> **Aim**
From the listing below, count the lines where the string "this" occurs. Give the number, with no other words.

■ ■ ■ ■

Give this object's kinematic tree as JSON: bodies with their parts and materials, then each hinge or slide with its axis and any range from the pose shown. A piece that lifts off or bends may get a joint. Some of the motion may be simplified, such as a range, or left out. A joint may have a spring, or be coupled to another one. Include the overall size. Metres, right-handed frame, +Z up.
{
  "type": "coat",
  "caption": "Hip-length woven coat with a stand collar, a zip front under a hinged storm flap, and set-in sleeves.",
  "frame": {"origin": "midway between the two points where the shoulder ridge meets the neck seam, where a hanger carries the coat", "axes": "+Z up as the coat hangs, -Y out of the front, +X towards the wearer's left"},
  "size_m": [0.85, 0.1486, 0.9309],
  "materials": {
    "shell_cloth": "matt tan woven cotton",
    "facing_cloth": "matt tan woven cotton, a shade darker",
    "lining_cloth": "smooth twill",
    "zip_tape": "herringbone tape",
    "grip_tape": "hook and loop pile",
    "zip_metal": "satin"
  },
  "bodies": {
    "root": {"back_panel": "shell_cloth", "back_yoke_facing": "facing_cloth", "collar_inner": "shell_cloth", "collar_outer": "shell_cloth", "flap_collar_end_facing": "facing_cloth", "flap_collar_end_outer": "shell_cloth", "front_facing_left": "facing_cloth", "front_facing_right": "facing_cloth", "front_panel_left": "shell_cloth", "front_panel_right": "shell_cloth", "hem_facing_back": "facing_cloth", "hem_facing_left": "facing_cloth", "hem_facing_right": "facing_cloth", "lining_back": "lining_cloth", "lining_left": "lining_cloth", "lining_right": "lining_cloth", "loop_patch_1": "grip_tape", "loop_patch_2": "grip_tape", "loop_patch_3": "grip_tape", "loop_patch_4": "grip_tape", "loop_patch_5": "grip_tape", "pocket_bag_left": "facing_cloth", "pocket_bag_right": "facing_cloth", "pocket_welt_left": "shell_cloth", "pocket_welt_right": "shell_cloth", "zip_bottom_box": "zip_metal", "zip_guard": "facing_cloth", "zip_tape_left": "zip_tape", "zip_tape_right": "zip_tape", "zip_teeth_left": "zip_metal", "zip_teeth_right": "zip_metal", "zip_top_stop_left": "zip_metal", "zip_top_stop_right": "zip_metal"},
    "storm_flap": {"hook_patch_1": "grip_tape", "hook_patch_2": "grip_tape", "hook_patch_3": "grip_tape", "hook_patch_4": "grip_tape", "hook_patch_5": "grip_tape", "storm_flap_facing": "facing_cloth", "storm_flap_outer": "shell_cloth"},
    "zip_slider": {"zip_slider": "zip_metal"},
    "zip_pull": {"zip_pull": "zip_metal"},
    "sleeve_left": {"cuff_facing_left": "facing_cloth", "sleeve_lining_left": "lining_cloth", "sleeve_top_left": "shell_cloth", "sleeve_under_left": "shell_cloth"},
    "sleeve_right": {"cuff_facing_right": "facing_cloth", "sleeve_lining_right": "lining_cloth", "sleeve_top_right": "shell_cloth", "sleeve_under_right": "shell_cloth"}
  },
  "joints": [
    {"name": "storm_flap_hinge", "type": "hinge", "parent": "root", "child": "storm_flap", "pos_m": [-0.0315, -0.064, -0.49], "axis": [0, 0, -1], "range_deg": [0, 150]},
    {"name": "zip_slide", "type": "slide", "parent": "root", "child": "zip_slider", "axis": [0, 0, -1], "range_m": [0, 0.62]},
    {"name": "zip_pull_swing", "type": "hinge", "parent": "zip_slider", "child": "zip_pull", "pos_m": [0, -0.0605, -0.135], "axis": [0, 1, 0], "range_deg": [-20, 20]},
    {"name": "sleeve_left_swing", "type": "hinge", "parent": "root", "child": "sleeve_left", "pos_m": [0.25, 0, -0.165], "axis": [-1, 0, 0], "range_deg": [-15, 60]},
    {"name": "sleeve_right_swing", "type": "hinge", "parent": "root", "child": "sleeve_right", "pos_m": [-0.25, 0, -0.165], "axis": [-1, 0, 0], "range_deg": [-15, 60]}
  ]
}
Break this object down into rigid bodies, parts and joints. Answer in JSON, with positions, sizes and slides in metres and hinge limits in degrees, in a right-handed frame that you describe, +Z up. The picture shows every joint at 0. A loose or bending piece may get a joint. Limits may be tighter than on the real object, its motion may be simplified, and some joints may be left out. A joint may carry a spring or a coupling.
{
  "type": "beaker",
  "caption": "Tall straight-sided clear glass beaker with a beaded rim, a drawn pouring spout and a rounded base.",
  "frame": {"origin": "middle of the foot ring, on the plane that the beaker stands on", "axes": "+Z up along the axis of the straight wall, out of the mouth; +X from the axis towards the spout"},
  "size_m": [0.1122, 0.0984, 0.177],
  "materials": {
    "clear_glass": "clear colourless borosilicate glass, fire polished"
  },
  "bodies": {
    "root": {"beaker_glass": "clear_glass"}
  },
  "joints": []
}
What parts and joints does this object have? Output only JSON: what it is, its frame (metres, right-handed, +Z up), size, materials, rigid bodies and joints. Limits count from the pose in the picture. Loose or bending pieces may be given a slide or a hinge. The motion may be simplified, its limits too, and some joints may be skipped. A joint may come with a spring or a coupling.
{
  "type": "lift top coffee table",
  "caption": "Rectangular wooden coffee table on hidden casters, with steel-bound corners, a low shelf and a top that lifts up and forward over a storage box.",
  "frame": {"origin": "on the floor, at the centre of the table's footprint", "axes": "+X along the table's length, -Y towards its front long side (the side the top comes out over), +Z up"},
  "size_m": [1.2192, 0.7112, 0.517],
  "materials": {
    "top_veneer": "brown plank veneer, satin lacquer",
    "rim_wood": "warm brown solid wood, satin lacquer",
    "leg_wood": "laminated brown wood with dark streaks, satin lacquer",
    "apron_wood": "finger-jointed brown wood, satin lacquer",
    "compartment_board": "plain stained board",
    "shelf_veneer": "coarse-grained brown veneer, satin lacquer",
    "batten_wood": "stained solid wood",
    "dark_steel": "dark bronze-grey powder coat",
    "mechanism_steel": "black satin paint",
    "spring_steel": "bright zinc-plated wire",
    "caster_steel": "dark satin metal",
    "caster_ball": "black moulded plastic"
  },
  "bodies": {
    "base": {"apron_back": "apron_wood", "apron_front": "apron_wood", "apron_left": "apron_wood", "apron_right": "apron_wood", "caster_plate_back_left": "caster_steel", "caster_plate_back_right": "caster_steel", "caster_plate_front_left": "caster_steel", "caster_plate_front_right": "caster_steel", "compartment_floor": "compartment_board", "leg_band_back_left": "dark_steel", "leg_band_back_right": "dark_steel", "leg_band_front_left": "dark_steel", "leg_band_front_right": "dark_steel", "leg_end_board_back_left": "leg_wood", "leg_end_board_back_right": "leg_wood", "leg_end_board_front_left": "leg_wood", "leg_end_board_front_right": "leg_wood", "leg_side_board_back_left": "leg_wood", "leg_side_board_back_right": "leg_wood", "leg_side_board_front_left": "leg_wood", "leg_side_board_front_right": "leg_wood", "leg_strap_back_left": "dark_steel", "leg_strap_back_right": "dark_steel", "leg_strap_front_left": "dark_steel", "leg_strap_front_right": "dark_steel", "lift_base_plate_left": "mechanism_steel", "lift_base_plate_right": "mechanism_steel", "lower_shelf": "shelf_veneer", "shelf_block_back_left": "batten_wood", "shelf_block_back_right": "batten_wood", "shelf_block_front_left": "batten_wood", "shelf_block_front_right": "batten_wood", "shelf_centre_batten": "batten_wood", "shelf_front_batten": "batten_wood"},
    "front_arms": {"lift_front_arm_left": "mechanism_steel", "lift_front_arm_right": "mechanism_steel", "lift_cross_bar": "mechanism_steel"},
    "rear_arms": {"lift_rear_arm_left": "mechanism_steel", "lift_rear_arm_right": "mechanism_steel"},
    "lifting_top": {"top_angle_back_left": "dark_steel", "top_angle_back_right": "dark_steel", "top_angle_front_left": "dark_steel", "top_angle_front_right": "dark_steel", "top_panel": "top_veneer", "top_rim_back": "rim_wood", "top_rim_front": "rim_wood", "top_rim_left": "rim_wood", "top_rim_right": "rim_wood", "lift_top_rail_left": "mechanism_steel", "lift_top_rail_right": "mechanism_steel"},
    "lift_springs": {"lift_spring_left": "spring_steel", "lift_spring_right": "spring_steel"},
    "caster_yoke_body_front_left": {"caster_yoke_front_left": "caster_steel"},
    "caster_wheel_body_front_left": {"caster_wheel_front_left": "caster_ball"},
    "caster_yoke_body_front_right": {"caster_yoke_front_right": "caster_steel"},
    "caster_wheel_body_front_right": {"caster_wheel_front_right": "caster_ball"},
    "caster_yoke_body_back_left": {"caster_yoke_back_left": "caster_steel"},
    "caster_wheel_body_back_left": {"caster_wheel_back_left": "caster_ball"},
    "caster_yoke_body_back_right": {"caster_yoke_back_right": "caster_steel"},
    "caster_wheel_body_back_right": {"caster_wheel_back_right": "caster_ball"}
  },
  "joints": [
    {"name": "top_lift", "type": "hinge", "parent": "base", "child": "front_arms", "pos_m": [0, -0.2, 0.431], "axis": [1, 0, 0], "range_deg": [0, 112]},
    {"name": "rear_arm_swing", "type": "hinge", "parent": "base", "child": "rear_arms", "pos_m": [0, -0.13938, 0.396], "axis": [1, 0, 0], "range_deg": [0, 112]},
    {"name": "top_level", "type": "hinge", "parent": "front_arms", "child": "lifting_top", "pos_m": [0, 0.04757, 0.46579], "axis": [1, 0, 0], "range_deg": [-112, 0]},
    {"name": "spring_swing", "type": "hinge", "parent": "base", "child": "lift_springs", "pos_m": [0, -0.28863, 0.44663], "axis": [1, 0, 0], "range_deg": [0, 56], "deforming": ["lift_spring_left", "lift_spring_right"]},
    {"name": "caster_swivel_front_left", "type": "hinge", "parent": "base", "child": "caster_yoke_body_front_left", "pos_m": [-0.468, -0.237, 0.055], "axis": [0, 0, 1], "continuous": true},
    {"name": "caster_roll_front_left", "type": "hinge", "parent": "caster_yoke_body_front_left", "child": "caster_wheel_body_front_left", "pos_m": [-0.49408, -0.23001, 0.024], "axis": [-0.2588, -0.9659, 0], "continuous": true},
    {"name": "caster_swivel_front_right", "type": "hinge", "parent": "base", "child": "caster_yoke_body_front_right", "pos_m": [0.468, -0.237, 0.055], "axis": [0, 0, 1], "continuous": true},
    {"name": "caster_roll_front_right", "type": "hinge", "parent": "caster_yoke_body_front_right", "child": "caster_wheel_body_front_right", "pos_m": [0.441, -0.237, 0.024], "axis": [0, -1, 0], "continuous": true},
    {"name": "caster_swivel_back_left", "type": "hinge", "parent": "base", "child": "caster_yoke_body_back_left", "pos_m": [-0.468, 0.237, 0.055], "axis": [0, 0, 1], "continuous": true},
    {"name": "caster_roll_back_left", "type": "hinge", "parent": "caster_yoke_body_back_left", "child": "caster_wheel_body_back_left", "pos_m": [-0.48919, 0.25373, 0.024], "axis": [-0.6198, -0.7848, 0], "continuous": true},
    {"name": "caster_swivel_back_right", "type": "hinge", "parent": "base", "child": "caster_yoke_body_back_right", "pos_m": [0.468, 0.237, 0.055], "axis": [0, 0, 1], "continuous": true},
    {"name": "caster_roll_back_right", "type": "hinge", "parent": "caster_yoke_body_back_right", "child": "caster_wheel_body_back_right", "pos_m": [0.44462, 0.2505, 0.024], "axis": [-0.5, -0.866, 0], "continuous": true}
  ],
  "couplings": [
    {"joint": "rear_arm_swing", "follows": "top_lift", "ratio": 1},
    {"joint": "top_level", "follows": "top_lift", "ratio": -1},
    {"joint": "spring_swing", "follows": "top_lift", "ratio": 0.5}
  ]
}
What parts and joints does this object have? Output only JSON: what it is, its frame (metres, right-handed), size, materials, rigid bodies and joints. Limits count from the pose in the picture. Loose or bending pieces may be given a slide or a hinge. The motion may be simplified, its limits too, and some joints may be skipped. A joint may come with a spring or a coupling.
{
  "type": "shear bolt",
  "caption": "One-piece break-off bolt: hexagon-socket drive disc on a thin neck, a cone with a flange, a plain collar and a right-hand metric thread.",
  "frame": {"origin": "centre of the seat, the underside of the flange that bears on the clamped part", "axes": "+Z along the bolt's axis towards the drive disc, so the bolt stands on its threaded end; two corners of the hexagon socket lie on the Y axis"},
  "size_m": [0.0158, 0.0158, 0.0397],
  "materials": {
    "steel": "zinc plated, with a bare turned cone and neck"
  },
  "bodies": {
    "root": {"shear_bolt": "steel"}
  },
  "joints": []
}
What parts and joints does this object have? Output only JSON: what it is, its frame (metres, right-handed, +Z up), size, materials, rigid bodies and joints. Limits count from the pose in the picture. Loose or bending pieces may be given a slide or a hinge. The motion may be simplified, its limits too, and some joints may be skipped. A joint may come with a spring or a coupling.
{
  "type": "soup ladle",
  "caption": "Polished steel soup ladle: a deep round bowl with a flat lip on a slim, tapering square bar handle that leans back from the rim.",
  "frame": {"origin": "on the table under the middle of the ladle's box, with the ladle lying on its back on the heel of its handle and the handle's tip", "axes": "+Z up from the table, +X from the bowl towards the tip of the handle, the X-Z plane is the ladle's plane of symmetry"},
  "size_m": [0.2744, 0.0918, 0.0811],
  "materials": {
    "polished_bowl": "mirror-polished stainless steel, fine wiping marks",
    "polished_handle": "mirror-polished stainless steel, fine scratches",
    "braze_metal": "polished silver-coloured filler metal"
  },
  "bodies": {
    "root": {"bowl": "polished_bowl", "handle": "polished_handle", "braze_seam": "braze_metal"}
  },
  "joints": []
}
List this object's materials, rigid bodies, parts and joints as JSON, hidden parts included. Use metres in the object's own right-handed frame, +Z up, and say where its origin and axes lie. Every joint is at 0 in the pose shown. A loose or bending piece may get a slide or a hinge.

■ ■ ■ ■

> **Task output**
6